Once notified of an otherwise permitted development, like a forest road, through the Prior Notification system, a Planning Authority can then require Planning Approval.  This allows Planning Authorities to influence the design details:

“Prior approval allows the PA to consider the proposed design and manner of construction of the private way, the details of the materials to be used and the route, and to request any amendments they consider necessary to these details in the context of its setting. Where amendments are considered necessary it is expected that the planning authority will require that the private way is constructed or altered in accordance with the amended details that they approve.”

LLTNPA planners, however, decided Prior Approval was not needed.  In my view, the photos speak for themselves, this short road has a significant impact on the landscape and environment in upper Glen Falloch. The LLTNPA dismissed this in their report on the Prior Notification stating “There is not considered to be visual impact on the landscape from the village of Crianlarich”.  A quick look at the map accompanying the retrospective “Prior”Notification should have told them this is nonsense:

Extract from map on LLTNPA planning portal

Crianlarich is two kilometres away, out of sight over the col separating Glen Falloch from Strath Fillan and separated from the village by large blocks of conifers.

What matters is the view from Upper Glen Falloch, which is popular with hillwalkers which the LLTNPA failed to consider.  There, as I pointed out in my earlier post, the LLTNPA has rightly required Glen Falloch Estates to undertake restoration work on their botched hydro track, so why are they allowing Forestry and Land Scotland to get away with different standards on the other side of the river?

In a further indication that it has abdicated its planning responsibilities, the LLTNPA’s response to me states:

“This track is we understand to be temporary and the above land management plan confirms that, when no longer needed for extraction of timber, the width will be narrowed and the surface allowed to green over”

This tells you that the LLTNPA decided FLS could go ahead with this road without Prior Approval without even having  established whether it would be permanent or temporary.   While now claiming its temporary, the LLTNPA then contradict themselves by stating that when no longer needed it will be narrowed – by how much and what will happen to all the aggregrate? – and then allowed to “green over”.  It looks as if any restoration will be just left to nature.  The LLTNPA have completely ignored the longer-term impacts that dumping aggregate onto soils to create the new road will have on their ability to absorb carbon and on ecosytems.

Having failed to ask for any documentation, the LLTNPA now have no recourse should FLS decide to do something different.  So far, none of the erroneous documentation on the Planning Portal has been corrected.

There is nothing in either the planning report or their response to me to suggest that the LLTNPA Planning Department is doing anything to further the Park’s  statutory conservation duty.  Instead, this case provides further evidence that the Prior Notification system for forest tracks is not working and the LLTNPA are in cahoots with Forest and Land Scotland.

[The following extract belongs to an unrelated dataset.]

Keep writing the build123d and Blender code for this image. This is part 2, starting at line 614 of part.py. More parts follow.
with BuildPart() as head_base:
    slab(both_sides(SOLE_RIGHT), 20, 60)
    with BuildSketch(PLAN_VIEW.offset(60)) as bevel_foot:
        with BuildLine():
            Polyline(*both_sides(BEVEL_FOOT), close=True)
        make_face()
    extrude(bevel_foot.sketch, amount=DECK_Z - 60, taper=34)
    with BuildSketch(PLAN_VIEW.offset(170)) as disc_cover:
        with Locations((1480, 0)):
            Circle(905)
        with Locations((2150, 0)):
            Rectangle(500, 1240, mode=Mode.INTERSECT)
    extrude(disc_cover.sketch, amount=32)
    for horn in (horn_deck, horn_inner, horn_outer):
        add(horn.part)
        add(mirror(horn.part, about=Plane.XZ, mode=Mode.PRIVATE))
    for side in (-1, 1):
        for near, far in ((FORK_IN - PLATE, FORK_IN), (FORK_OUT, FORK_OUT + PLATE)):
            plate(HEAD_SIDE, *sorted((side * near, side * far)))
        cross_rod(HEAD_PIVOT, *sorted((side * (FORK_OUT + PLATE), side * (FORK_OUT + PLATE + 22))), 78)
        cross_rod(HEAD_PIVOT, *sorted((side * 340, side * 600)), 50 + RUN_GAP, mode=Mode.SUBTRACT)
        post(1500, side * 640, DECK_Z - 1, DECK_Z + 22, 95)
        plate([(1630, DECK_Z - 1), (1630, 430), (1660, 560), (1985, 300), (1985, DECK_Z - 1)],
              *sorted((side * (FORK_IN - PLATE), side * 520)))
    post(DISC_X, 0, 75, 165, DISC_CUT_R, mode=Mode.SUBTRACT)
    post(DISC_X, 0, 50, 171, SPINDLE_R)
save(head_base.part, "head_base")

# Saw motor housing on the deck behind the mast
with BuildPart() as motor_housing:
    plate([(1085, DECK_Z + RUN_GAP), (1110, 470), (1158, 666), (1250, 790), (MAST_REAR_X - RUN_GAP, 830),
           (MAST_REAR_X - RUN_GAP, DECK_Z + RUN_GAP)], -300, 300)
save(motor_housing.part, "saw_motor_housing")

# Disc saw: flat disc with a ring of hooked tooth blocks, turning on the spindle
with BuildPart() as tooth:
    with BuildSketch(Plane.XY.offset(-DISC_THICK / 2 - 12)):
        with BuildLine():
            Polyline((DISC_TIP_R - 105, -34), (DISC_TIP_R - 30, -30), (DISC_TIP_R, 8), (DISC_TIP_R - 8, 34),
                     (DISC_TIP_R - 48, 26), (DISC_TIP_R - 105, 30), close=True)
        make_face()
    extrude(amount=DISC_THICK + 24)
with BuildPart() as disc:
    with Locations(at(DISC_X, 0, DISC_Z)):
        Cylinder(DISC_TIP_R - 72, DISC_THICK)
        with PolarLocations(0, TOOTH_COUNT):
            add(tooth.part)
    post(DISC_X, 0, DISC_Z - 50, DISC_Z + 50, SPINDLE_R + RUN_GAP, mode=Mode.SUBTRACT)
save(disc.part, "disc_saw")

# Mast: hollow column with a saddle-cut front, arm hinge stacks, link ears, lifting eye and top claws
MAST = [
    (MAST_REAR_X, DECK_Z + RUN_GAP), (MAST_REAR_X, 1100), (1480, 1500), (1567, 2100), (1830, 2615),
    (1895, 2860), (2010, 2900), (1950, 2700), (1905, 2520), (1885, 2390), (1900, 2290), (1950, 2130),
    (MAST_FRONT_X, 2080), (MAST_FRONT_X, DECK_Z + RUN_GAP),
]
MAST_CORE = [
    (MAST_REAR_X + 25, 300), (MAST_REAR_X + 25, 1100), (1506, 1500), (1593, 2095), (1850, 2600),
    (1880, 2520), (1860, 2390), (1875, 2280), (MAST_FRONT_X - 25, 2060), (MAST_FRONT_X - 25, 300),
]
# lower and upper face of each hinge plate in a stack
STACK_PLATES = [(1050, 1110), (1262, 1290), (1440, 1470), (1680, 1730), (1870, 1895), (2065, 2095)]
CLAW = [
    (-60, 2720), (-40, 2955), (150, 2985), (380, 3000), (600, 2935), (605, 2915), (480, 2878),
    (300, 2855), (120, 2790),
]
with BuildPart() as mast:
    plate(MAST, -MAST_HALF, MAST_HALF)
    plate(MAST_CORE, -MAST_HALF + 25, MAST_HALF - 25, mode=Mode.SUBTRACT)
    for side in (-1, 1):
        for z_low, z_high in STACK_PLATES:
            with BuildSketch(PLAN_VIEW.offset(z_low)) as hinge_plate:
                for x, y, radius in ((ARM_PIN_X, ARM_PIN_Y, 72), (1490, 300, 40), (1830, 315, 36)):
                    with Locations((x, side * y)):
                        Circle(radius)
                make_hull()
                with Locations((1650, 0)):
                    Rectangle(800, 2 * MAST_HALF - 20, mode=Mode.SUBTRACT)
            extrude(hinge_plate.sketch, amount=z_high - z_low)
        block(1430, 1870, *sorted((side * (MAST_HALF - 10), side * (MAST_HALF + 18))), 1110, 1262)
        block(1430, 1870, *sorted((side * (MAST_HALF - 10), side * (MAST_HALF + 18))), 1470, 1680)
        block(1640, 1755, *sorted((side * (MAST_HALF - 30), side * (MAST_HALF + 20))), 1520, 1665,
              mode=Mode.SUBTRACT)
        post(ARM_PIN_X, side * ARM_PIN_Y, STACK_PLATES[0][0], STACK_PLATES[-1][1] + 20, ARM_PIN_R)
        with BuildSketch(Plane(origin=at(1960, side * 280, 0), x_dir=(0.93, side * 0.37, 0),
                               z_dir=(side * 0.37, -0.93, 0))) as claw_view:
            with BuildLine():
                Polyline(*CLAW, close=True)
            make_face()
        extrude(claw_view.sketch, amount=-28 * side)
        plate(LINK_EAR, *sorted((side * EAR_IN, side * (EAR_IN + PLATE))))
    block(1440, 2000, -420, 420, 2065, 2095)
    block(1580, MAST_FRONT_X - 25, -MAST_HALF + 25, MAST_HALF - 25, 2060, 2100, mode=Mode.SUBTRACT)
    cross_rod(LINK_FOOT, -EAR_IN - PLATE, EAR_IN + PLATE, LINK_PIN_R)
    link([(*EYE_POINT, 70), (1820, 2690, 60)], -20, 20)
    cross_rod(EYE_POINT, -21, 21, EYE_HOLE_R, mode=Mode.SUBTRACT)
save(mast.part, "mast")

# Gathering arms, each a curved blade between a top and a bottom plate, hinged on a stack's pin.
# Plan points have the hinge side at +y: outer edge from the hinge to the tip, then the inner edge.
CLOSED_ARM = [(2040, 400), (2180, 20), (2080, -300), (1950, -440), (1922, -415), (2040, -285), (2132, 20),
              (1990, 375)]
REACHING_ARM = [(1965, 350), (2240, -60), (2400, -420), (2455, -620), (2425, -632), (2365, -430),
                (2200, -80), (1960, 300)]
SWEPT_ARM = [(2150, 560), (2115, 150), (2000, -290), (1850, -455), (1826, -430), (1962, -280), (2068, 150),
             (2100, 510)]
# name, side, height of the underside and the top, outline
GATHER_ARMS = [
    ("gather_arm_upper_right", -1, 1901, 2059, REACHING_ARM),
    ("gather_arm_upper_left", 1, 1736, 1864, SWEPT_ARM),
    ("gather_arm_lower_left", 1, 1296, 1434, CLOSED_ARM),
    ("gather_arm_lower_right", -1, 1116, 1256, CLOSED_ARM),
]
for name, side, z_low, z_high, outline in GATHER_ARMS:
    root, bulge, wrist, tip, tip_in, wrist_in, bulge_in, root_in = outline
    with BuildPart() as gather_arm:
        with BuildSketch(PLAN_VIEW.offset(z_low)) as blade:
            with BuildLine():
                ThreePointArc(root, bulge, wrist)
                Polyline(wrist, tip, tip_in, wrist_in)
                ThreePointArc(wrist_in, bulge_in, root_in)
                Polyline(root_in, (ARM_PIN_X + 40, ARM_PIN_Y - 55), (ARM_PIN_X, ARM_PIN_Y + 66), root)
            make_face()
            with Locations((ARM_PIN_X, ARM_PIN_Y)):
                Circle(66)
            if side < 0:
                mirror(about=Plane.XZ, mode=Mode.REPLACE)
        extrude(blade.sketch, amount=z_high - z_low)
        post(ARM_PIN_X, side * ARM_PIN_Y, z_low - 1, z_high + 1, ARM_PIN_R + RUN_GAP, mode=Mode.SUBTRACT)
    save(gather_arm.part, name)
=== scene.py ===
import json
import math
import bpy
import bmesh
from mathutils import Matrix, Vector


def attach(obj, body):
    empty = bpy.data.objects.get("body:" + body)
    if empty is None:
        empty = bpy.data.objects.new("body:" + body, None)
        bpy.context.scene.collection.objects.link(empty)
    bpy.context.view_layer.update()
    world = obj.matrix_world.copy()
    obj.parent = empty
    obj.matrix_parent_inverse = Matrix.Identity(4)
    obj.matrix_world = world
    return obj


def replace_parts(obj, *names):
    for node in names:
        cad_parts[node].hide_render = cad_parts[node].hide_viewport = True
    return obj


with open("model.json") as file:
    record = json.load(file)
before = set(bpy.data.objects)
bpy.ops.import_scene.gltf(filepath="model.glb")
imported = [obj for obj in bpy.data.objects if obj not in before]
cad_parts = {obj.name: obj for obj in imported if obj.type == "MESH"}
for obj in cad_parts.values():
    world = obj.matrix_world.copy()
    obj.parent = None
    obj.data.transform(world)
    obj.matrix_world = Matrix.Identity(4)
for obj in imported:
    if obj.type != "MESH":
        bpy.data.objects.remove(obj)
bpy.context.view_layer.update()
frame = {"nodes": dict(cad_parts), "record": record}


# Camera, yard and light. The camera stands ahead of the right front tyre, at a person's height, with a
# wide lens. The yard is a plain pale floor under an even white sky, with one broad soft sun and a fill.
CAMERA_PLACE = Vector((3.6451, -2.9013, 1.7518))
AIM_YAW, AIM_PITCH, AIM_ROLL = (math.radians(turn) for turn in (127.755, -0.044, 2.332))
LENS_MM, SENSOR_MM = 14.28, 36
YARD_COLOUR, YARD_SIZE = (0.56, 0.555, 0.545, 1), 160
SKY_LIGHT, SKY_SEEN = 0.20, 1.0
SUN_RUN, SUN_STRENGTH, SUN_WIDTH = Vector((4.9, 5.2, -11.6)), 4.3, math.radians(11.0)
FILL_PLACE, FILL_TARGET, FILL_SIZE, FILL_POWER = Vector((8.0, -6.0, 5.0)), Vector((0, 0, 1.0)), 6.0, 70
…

Regular readers may recall that James Stuart,  Convener of the LLTNPA, is also paid to be a member of the Scottish Forestry Strategic Advisory Group (see here), which regulates the whole industry:

While James Stuart may not have done any commercial business with Scottish Forestry in 2019-20, what this declaration fails to say is that in 2019-20 the LLTNPA approved its Trees and Woodland Strategy (see here for posts).  This gave a green light to FLS and other forestry interests to apply the same standards to their forest operations in the National Park as they do elsewhere.  That strategy undermines even the weak protections offered by the Prior Notification system which advocates that, in sensitive areas like National Parks, Planning Authorities:

” will also need to consider issues such as; the visual effect of the development on the landscape, flood risk, the impact on local amenity and environmental impacts to soils and the water environment, including wetlands.”

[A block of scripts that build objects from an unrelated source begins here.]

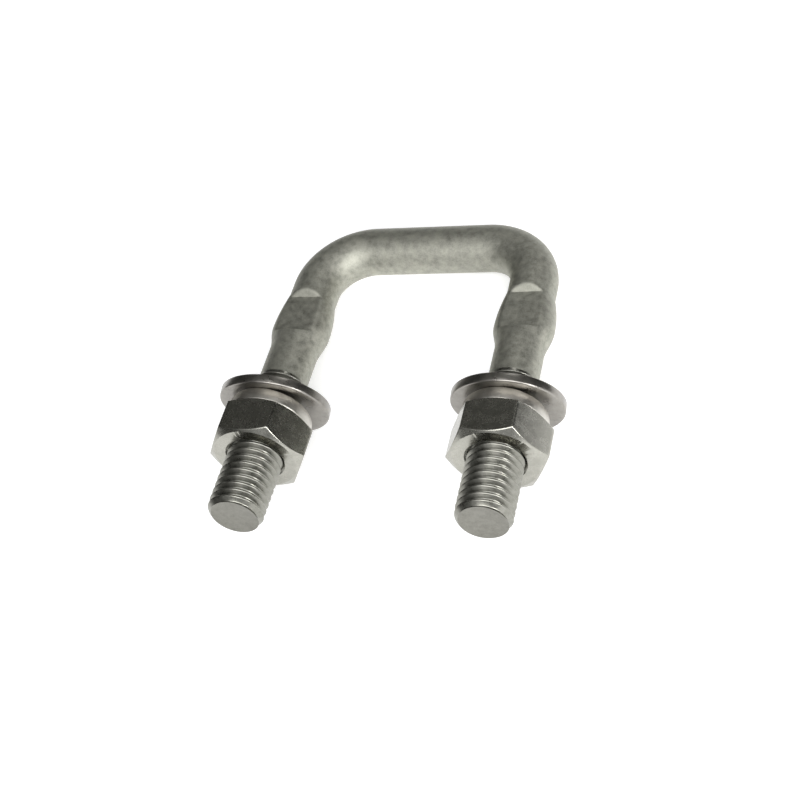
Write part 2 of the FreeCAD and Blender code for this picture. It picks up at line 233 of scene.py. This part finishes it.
def steel(name, patches, grain, dents, stops, roughness, grooves=None):
    """A steel with patches, grain and dents in millimetres, and a range of roughness.

    Grooves are the two values of pointiness between which the painted shade and grime in a hollow
    fade out.
    """
    material = bpy.data.materials.new(name)
    material.use_nodes = True
    shader = material.node_tree.nodes["Principled BSDF"]
    shader.inputs["Metallic"].default_value = 1.0
    links = material.node_tree.links
    place = add_node(material, "ShaderNodeTexCoord").outputs["Object"]
    large = add_node(material, "ShaderNodeTexNoise",
                     {"Scale": 1 / (patches * MM), "Detail": 3.0, "Roughness": 0.55},
                     {"Vector": place}).outputs["Fac"]
    fine = add_node(material, "ShaderNodeTexNoise",
                    {"Scale": 1 / (grain * MM), "Detail": 4.0, "Roughness": 0.65},
                    {"Vector": place}).outputs["Fac"]
    tone = add_node(material, "ShaderNodeMix", {"Factor": 0.4},
                    {"A": large, "B": fine}).outputs["Result"]
    ramp = add_node(material, "ShaderNodeValToRGB", links={"Fac": tone})
    elements = ramp.color_ramp.elements
    while len(elements) < len(stops):
        elements.new(0.5)
    for element, (position, code) in zip(elements, stops):
        element.position = position
        element.color = linear(code)
    colour = ramp.outputs["Color"]
    # painted shade and grime: the hollows of the mesh are mixed towards the groove colour
    if grooves:
        hollow = add_node(material, "ShaderNodeNewGeometry").outputs["Pointiness"]
        open_air = add_node(material, "ShaderNodeMapRange",
                            {"From Min": grooves[0], "From Max": grooves[1]}, {"Value": hollow})
        shaded = add_node(material, "ShaderNodeMix",
                          {"data_type": "RGBA", FROM_COLOUR: linear(GROOVE_GRIME_AND_PAINTED_SHADE)},
                          {"Factor": open_air.outputs["Result"], TO_COLOUR: colour})
        colour = shaded.outputs[MIXED_COLOUR]
    links.new(colour, shader.inputs["Base Color"])
    rough = add_node(material, "ShaderNodeMapRange",
                     {"From Min": 0.35, "From Max": 0.65,
                      "To Min": roughness[0], "To Max": roughness[1]}, {"Value": tone})
    links.new(rough.outputs["Result"], shader.inputs["Roughness"])
    bump = add_node(material, "ShaderNodeBump", {"Strength": 1.0, "Distance": dents * MM},
                    {"Height": fine})
    links.new(bump.outputs["Normal"], shader.inputs["Normal"])
    return material


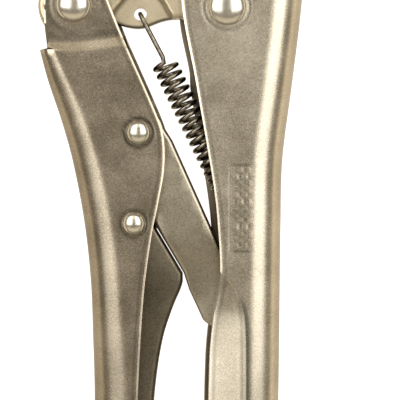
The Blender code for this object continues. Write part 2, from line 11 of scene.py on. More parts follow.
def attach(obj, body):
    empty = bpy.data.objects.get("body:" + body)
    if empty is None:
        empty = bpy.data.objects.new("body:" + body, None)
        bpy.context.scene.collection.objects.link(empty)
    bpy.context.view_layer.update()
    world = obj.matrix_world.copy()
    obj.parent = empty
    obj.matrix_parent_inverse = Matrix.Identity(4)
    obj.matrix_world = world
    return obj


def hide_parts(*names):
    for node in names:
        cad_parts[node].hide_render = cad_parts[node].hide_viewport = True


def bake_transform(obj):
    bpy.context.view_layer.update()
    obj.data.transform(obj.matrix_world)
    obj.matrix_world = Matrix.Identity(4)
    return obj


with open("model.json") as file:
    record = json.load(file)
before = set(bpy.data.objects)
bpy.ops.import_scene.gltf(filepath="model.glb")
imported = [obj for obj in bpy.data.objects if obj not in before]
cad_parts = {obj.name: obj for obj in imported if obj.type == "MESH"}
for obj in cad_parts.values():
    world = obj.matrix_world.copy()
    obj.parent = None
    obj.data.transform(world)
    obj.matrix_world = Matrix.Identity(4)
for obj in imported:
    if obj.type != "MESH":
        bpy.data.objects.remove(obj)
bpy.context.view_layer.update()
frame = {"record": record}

# ---------------------------------------------------------------- where things are
# Plan positions below are millimetres from the jaw pivot, as the tool is drawn: x to the fixed handle's
# back, y to the jaw tips, z up from the mid plane. The frame's own joints say where that pivot lies.
MM = 0.001
JOINTS = {joint["name"]: joint for joint in frame["record"]["behaviour"]["joints"]}
ORIGIN = Vector(JOINTS["jaw_pivot"]["pos_m"])


def place(x, y, z=0.0):
    """Metres in the part's frame."""
    return ORIGIN + Vector((x, y, z)) * MM


def plan(joint):
    """A joint's plan position in millimetres."""
    spot = (Vector(JOINTS[joint]["pos_m"]) - ORIGIN) / MM
    return spot.x, spot.y


JAW_PIVOT = (0.0, 0.0)
HANDLE_PIVOT = plan("handle_pivot")
LINK_PIVOT = plan("link_pivot")
LEVER_PIVOT = plan("release_lever_pivot")
SCREW_X = plan("knob_turn")[0]
JAW_RIVETS = {"front": (-1.5, 18.6), "rear": (9.0, 12.6)}
SPRING_HOLE = (-23.6, -1.6)
SPRING_TAB = (9.2, -69.1)
LINK_END = (5.2, -93.7)

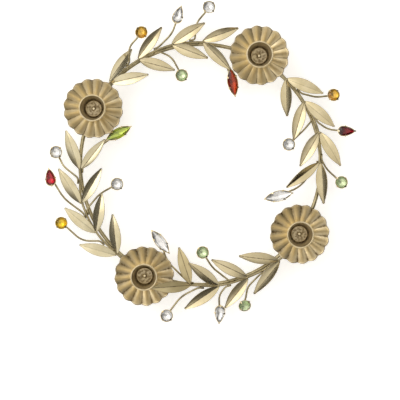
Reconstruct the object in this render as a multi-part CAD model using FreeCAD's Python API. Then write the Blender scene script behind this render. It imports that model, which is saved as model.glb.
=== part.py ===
import FreeCAD, Part
import math
import os

# Candle ring: a round wire ring on four ball feet. It carries four daisy drip
# pans with candle cups, and between them four sprays of folded leaves and glass
# stones. All lengths are millimetres, +Z is up, and the origin is the middle of
# the ring at the height of the table. Bearings and other angles are degrees,
# counted from +X towards +Y. Bearings that fall go clockwise, seen from above.

Vector = FreeCAD.Vector
Rotation = FreeCAD.Rotation
Placement = FreeCAD.Placement

# Ring and feet
ring_diameter = 250.0
rod_diameter = 4.2
foot_diameter = 12.5
foot_neck = 0.8
stud_diameter = 2.6
stud_depth = 4.0
stud_clearance = 0.05

# Drip pans
pan_rise = 9.4
pan_sheet = 0.7
pan_flat_diameter = 20.4
petal_count = 16
petal_scallop = 1.5
petal_crown = 2.1

# Candle cups
cup_base_diameter = 19.8
cup_mouth_diameter = 24.8
cup_body_height = 22.3
cup_lip_height = 1.55
cup_sheet = 0.6
cup_corner_radius = 1.2
cup_lip_flare = 0.9
cup_bead_diameter = 1.9
candle_seat_diameter = 16.8
candle_seat_rise = 3.0
candle_seat_edge_radius = 0.8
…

I will now write to Mr Stuart asking that he takes up the failures evident in this case both with his own staff and with Forestry Scotland.   He is ideally placed to change the current set-up which allows industrial forestry practices, which have trashed so much of the National Park, to continue unabated. 

  1. Andy Cloquet

    I find the name of the company ‘One Planet Consulting’ to be ironic but disappointingly typical of so many businesses which try to pick names which give the (false) impression that they are an environmentally conscientious concern when all too often the business is simply hiding its true credentials behind connotations of being caring and trying to minimise their impact.
    On One Planet’s main page, the link to ‘Services’ brings you to the second paragraph from which I quote: “ Our services have all be developed to help you chart these challenging waters and to drive greater returns from your organisation” – which is business speak, in my book, for ‘ we know how to help you avoid tedious and obstructive regulations so that you can maximise your profit potential…which of course we will take a cut.
    We can ignore the typo of ‘be’ instead of ‘been’ but not the claim to be able to help folk get round ‘challenging waters’ – aka: legislation which seeks to put a stop to the wholesale environmental rape of natural resources.

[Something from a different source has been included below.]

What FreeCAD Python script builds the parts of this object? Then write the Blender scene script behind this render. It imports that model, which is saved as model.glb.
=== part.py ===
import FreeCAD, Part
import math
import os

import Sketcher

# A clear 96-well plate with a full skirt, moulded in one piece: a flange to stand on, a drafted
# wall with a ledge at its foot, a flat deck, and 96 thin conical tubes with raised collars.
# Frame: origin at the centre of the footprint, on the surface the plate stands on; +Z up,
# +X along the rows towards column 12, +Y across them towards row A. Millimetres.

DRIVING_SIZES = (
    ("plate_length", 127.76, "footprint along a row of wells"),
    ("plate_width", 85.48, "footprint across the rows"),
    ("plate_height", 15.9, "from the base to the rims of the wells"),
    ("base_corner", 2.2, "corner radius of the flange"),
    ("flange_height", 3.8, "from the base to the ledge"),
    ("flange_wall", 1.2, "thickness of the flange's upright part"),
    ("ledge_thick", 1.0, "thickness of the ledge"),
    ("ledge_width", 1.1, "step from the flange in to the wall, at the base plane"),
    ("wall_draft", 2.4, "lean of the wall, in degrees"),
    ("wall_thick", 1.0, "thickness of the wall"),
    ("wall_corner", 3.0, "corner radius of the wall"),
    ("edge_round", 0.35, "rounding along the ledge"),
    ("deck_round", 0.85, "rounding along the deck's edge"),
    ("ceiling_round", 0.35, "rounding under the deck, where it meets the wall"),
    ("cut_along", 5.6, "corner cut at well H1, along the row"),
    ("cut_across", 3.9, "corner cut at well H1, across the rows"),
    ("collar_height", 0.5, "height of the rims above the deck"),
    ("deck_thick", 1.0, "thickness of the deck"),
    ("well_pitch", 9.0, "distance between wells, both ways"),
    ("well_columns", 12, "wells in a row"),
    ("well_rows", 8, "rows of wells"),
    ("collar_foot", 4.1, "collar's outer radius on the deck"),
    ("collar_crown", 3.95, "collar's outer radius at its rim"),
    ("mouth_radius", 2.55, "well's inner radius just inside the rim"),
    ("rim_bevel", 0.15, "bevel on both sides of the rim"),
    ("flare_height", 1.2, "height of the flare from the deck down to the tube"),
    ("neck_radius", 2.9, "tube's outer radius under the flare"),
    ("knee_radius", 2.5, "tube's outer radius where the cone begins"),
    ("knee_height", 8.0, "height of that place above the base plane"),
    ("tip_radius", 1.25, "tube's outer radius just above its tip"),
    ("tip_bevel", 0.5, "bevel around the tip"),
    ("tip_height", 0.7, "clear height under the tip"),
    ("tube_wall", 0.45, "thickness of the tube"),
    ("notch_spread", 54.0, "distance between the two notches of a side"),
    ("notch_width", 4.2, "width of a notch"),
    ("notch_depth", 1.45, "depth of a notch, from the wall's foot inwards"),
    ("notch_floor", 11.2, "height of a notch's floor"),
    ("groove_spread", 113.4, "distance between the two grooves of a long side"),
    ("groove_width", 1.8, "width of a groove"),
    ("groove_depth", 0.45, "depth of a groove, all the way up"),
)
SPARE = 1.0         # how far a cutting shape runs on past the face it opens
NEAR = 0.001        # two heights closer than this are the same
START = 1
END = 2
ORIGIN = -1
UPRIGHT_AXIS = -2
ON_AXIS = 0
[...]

  2. This is scandalous. I am disappointed with the people who are employed to look after LLTNP and make these decisions. They are supposed to be looking after the National Park to save the enviroment, forrestry, climate change, for the people of these areas.

  3. Efforts to persuade successive governments to bring hill tracks under proper regulation through the planning system have been under way since the 1960s when Adam Watson first documented their impact on wild areas of the Cairngorms in his usual meticulous, scientific way. All governments have subsequently failed to address the problem correctly. The last effort, directed at the then SNP planning minister, Derek Mackay, failed and resulted in the worst SNP planning decision since the SNP came to power in 2007.

    On a site visit to the Pentlands to look at unauthorised construction of hill tracks with Mackay and his officials it was obvious to me that neither he nor his officials had a clue about the problem and how to deal with it. It was equally obvious that officials in Forestry Commission Scotland were putting pressure on Mackay, ;pictured left,  to avoid any regulation of such tracks. So we finished up with the useless Prior Notification system. Even that is ignored by farmers and foresters across Scotland, as we see in the national parks and elsewhere. Come next May we need to ensure that the only MSPs elected to serve in the Scottish Parliament are committed to the introduction of full planning control over all hill tracks used by motorised vehicles. At least we can be confident that Mackay, disgraced in several ways, will not be amongst these MSPs, a small mercy.